The Total Information
Awareness (TIA) program, developed by the Defense Advanced Research
Projects Agency (DARPA) in 2002, bares a close resemblance to DHS's
ADVISE program. The program was quickly shut down by Congress amid
wide-spread privacy concerns, despite DARPA's attempt to assuage such
concerns by renaming the program Terrorism Information Awareness. TIA
would have been able to store and retrieve personal information,
including data pertaining to people's health records, travel plans,
buying habits, educational records, with few restrictions to protect
privacy and ensure citizen's Fourth Amendment rights related to
searches and seizures.
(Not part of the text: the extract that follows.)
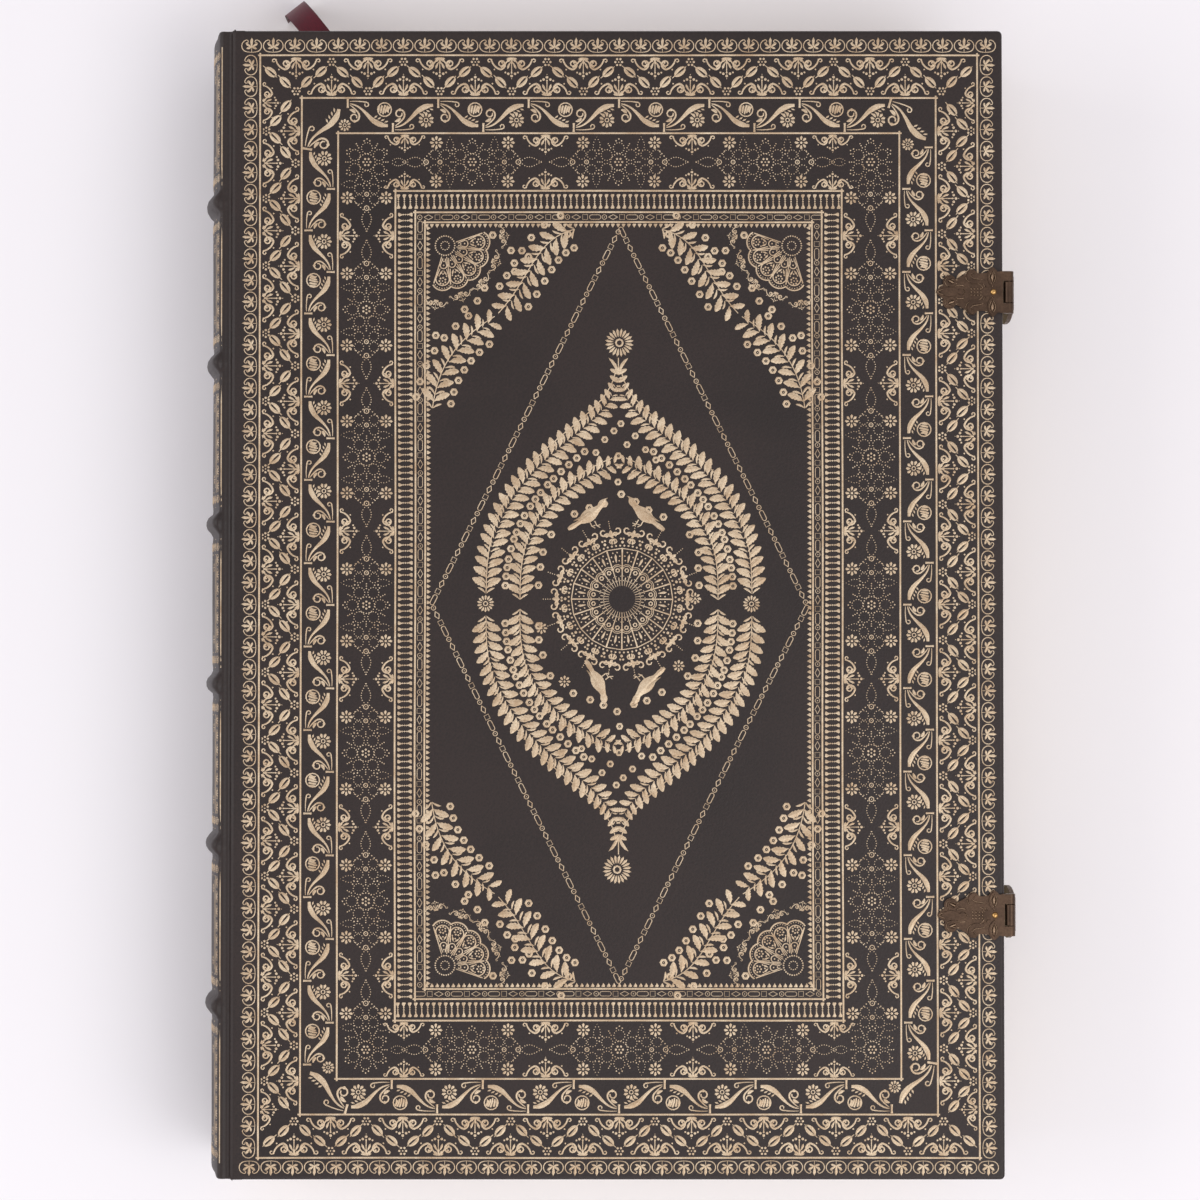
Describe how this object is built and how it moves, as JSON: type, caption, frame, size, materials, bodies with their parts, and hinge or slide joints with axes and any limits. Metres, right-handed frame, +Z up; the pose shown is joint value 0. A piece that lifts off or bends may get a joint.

The plan was viewed by many as a Big Brother-
like attempt to store all existing data and monitor the public for
suspicious behavior.
The U.S. intelligence agencies have developed over the last 50 years
in the context of the Cold War, when the United States faced a finite
number of threats from an identifiable number of sources and
locations. The terrorist attacks of Sept. 11 forced a dramatic shift
in intelligence collection methodology and priorities. No longer does
the country face a finite number of threats, and no longer are the
locations and sources of threats clearly identifiable. Hence, greater
emphasis is now placed on increasing the amount of potentially
pertinent information collected and on drawing connections between
disparate, seemingly innocuous bits of data."